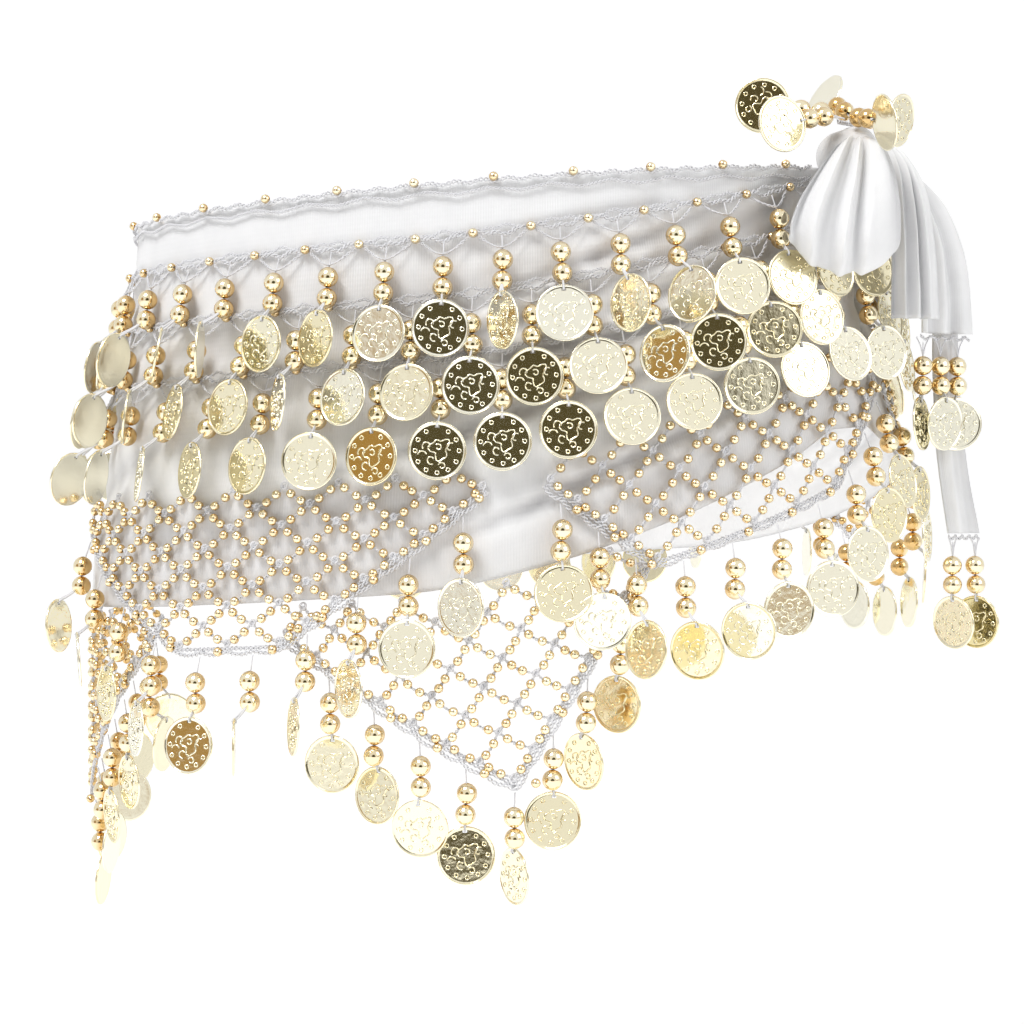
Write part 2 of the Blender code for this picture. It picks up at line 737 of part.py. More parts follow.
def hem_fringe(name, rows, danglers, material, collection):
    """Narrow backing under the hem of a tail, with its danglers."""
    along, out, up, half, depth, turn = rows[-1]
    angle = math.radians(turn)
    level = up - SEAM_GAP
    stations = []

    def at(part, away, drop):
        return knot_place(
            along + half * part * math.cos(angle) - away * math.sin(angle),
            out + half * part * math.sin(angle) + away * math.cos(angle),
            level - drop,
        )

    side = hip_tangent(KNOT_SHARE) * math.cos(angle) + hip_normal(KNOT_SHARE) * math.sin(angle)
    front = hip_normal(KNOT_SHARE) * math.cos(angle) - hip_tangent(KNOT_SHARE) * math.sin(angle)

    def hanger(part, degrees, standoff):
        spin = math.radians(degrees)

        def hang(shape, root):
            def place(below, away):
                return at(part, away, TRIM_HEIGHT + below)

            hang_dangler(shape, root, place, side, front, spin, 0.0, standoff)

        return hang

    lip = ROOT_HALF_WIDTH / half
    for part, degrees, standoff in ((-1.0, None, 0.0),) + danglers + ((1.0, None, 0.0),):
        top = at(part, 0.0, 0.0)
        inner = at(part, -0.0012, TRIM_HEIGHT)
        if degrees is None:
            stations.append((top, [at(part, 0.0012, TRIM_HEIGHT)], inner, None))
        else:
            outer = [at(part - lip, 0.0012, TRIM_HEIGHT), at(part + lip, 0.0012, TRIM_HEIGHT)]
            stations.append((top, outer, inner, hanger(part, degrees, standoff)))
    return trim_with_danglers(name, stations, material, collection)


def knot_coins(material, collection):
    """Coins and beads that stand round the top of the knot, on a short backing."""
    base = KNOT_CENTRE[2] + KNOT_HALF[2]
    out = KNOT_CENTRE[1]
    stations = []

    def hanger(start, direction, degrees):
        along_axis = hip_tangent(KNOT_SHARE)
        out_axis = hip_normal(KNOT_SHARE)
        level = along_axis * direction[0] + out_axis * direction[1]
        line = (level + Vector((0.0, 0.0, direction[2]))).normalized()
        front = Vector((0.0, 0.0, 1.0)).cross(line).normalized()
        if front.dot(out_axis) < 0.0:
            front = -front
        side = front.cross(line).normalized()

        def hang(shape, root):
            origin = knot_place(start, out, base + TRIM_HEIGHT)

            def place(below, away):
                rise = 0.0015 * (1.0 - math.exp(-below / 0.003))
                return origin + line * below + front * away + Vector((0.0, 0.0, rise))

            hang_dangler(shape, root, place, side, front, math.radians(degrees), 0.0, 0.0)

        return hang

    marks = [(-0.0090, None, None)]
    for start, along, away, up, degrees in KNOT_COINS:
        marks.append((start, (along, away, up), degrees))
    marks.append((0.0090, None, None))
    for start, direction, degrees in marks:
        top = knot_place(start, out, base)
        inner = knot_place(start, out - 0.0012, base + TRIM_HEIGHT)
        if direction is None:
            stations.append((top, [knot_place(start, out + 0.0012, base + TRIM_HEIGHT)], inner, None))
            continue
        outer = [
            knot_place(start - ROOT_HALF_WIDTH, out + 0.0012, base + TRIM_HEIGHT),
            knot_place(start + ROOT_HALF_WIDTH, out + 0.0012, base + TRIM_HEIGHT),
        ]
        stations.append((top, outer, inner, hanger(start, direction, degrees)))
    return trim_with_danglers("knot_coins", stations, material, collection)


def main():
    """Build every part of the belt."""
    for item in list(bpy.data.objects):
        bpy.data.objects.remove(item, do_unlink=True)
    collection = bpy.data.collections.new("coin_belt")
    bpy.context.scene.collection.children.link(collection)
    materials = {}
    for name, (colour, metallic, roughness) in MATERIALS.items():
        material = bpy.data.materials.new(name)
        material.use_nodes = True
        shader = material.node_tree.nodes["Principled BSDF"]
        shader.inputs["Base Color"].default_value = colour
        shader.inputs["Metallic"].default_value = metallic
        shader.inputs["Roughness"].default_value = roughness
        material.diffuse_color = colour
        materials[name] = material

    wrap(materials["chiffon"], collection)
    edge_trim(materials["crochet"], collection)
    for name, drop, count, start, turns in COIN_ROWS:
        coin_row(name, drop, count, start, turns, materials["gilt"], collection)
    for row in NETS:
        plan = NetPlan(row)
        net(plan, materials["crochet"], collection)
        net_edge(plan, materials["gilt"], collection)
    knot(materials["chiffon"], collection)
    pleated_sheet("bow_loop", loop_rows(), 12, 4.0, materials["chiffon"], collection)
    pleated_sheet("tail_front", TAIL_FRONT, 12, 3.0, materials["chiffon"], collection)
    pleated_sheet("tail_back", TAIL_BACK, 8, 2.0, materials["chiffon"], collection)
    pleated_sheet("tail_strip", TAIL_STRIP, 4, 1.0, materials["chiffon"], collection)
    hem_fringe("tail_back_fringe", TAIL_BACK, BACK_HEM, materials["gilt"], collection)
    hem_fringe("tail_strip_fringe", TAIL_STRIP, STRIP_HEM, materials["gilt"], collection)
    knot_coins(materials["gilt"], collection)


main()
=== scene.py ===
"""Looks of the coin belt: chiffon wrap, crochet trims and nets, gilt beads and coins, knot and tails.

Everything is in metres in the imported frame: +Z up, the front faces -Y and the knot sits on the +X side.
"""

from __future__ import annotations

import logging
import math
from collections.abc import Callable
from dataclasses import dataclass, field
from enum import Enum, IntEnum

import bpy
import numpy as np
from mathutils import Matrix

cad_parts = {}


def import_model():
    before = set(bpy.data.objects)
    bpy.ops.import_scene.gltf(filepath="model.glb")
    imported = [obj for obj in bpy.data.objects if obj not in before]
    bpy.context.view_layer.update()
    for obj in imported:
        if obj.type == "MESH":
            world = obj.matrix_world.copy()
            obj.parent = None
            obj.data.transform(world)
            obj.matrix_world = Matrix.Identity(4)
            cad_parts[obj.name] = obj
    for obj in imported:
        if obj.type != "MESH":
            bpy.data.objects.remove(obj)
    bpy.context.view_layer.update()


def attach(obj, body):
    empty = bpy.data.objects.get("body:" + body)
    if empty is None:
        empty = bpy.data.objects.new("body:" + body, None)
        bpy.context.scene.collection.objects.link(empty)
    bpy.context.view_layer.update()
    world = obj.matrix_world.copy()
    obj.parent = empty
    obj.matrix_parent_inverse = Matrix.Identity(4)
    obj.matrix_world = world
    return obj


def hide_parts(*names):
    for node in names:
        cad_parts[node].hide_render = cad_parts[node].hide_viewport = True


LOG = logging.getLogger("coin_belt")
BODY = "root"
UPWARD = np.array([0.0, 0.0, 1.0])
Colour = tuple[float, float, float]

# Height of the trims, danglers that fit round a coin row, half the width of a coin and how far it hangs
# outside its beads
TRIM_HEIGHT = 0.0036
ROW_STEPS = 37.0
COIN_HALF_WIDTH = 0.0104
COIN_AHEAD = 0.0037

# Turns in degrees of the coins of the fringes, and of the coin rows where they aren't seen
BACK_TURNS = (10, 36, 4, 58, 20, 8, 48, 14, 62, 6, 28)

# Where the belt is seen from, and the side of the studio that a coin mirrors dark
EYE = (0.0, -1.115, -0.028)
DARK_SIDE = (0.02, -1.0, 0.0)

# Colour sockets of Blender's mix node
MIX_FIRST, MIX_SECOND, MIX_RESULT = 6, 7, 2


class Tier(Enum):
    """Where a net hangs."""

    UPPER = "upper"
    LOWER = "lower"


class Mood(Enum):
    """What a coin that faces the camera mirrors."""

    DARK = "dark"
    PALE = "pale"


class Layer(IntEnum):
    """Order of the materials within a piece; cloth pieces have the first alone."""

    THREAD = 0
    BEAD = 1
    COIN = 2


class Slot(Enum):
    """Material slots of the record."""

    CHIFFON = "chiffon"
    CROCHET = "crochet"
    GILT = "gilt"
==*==
## WORK TO BE COMPLETED:
The lines from the one containing "for name, drop, count, start, turns" to the one containing "bpy.context.scene.collection.objects.link(empty)", both included, are to be extracted exactly; give no other line.

## CORRECT RESULT:
    for name, drop, count, start, turns in COIN_ROWS:
        coin_row(name, drop, count, start, turns, materials["gilt"], collection)
    for row in NETS:
        plan = NetPlan(row)
        net(plan, materials["crochet"], collection)
        net_edge(plan, materials["gilt"], collection)
    knot(materials["chiffon"], collection)
    pleated_sheet("bow_loop", loop_rows(), 12, 4.0, materials["chiffon"], collection)
    pleated_sheet("tail_front", TAIL_FRONT, 12, 3.0, materials["chiffon"], collection)
    pleated_sheet("tail_back", TAIL_BACK, 8, 2.0, materials["chiffon"], collection)
    pleated_sheet("tail_strip", TAIL_STRIP, 4, 1.0, materials["chiffon"], collection)
    hem_fringe("tail_back_fringe", TAIL_BACK, BACK_HEM, materials["gilt"], collection)
    hem_fringe("tail_strip_fringe", TAIL_STRIP, STRIP_HEM, materials["gilt"], collection)
    knot_coins(materials["gilt"], collection)


main()
=== scene.py ===
"""Looks of the coin belt: chiffon wrap, crochet trims and nets, gilt beads and coins, knot and tails.

Everything is in metres in the imported frame: +Z up, the front faces -Y and the knot sits on the +X side.
"""

from __future__ import annotations

import logging
import math
from collections.abc import Callable
from dataclasses import dataclass, field
from enum import Enum, IntEnum

import bpy
import numpy as np
from mathutils import Matrix

cad_parts = {}


def import_model():
    before = set(bpy.data.objects)
    bpy.ops.import_scene.gltf(filepath="model.glb")
    imported = [obj for obj in bpy.data.objects if obj not in before]
    bpy.context.view_layer.update()
    for obj in imported:
        if obj.type == "MESH":
            world = obj.matrix_world.copy()
            obj.parent = None
            obj.data.transform(world)
            obj.matrix_world = Matrix.Identity(4)
            cad_parts[obj.name] = obj
    for obj in imported:
        if obj.type != "MESH":
            bpy.data.objects.remove(obj)
    bpy.context.view_layer.update()


def attach(obj, body):
    empty = bpy.data.objects.get("body:" + body)
    if empty is None:
        empty = bpy.data.objects.new("body:" + body, None)
        bpy.context.scene.collection.objects.link(empty)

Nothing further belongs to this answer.